«Percorro a avenida de lés a lés, com a velocidade que o pensamento permite e a saudade que o coração aguenta. Já lá vai quase um ano que não lhe sinto a calçada, nem lhe gabo a vista. Mas nem por isso deixei de lhe cheirar o ar de maresia, de lhe ouvir o estalar das ondas no paredão, ou de me arrepiar com os salpicos daquele mar.
Mesmo de olhos fechados, consigo sentir o rossio no ar e o salitre na pele. Mesmo de olhos fechados, consigo saborear o salgado dos lábios, que incessantemente pedem água para matar a sede. Só que esta sede não se mata apenas com água, porque a doçura do líquido não extingue a sagacidade da alma, que não dorme sequer a pensar no que o corpo lhe pede.
Mas será que pode o corpo pedir o que a distância não deixa ver? Pode a alma sofrer com a ausência do que não tem? Não só pode, como exige, como anseia desesperadamente. Como se disso dependesse a sua existência. Como se todo o mundo não bastasse para a saciar. Como se a força do mar sugasse a seiva do corpo e dele fizesse uma pedra de sal, pronta a desfazer-se ao mais pequeno estremecer.

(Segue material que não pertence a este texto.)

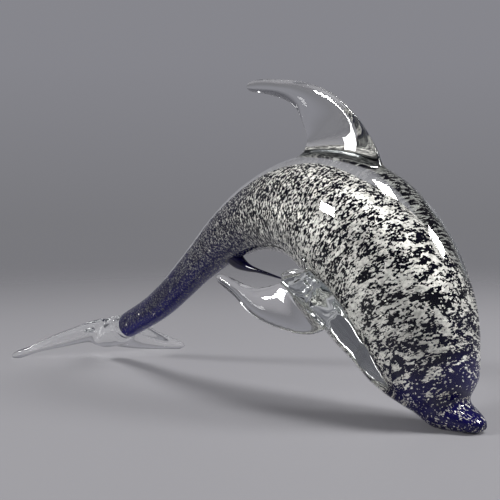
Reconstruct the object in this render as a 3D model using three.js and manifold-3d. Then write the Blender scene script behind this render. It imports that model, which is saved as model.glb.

Agora, de olhos abertos, percorro o Tejo, o Sado, o Douro, o Sena e o Tamisa. De olhos abertos, vejo o mar de Sesimbra, de Setúbal, do Algarve, do Mediterrâneo e até do Adriático. Mas, por mais que abra os meus olhos e desperte os mais profundos sentidos, não consigo captar o que os meus olhos vêem quando estão fechados, pairando sobre a marginal dessa inquieta avenida, que insiste em mergulhar no mar todos os meus pensamentos e vontades de ser.»
Lídia Bulcão, in jornal Avenida Marginal, 4/7/2008
1 comentário:
Quantas vezes percorremos nós essa avenida ao anoitecer, cantando sapateias e tranças pretas, ao sabor de um gelado do Volga... q saudades!